GOAL:
The data below holds the lines to copy: everything from the line containing "Write the Blender Python" to the line containing "pieces that touch", both ends included, set down exactly.

RECORDS TO USE:
▬▬▬▬▬▬
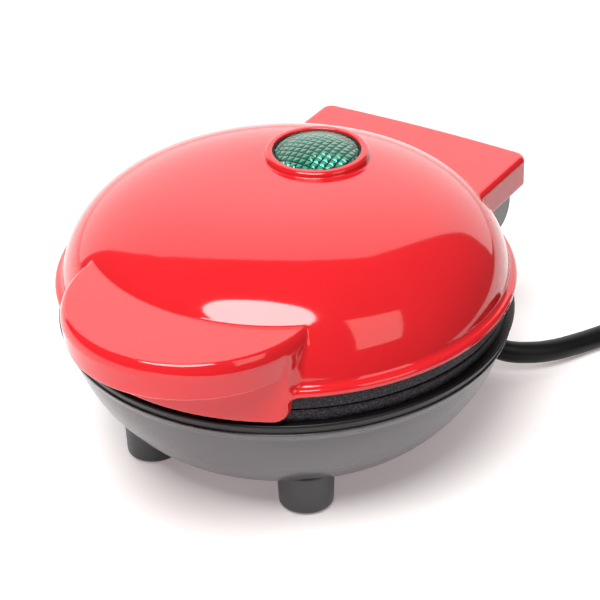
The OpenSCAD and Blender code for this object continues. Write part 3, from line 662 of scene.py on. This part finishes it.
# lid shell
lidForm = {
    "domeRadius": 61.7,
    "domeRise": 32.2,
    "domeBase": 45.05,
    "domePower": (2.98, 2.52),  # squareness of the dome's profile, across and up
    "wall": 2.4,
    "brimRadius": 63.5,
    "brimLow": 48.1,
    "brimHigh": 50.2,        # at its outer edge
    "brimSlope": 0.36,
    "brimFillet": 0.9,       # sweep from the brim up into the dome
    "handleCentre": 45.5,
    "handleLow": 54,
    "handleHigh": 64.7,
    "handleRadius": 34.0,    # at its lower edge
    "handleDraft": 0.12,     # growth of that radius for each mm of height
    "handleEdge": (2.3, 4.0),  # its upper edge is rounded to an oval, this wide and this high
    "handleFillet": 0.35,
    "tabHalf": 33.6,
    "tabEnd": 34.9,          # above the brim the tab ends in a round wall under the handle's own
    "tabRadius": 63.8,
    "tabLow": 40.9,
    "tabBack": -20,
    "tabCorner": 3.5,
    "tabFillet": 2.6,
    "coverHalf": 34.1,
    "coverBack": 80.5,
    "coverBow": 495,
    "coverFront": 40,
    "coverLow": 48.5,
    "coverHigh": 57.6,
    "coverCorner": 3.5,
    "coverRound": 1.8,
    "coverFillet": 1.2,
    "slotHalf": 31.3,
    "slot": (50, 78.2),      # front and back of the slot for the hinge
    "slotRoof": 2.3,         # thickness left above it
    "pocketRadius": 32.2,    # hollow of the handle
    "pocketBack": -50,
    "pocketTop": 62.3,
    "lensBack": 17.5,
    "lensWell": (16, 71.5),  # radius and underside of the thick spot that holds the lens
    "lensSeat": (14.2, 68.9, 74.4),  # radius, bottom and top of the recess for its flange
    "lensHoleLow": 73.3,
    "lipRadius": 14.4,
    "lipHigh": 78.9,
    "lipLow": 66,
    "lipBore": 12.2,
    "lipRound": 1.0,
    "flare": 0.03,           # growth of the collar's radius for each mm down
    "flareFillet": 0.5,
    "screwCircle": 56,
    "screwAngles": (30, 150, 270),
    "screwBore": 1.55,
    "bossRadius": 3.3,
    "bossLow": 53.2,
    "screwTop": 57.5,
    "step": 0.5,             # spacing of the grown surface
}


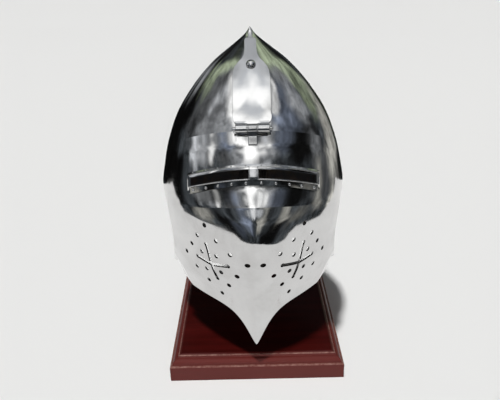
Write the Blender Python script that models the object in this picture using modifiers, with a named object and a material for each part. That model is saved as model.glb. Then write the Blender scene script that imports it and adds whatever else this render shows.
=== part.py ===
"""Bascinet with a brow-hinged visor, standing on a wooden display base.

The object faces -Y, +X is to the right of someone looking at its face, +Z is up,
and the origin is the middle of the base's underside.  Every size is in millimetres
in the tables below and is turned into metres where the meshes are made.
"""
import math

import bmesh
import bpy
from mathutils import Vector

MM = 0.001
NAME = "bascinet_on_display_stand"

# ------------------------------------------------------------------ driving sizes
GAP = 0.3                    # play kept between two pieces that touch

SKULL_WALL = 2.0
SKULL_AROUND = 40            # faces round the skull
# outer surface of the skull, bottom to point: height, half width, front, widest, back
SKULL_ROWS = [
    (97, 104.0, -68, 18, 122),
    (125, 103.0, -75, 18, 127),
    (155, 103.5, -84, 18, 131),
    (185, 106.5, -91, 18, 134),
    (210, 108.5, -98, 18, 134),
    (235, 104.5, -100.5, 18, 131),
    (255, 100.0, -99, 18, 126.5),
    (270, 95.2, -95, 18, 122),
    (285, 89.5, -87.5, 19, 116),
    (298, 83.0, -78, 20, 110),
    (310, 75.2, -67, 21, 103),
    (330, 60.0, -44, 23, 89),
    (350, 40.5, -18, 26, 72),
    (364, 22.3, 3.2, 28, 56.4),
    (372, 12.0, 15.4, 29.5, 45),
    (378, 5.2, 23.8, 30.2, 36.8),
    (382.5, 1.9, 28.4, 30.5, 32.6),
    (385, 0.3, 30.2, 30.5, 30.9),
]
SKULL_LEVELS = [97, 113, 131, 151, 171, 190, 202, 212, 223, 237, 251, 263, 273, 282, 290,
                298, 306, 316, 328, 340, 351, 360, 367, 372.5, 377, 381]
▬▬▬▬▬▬
EXERCISE RESPONSE:
Write the Blender Python script that models the object in this picture using modifiers, with a named object and a material for each part. That model is saved as model.glb. Then write the Blender scene script that imports it and adds whatever else this render shows.
=== part.py ===
"""Bascinet with a brow-hinged visor, standing on a wooden display base.

The object faces -Y, +X is to the right of someone looking at its face, +Z is up,
and the origin is the middle of the base's underside.  Every size is in millimetres
in the tables below and is turned into metres where the meshes are made.
"""
import math

import bmesh
import bpy
from mathutils import Vector

MM = 0.001
NAME = "bascinet_on_display_stand"

# ------------------------------------------------------------------ driving sizes
GAP = 0.3                    # play kept between two pieces that touch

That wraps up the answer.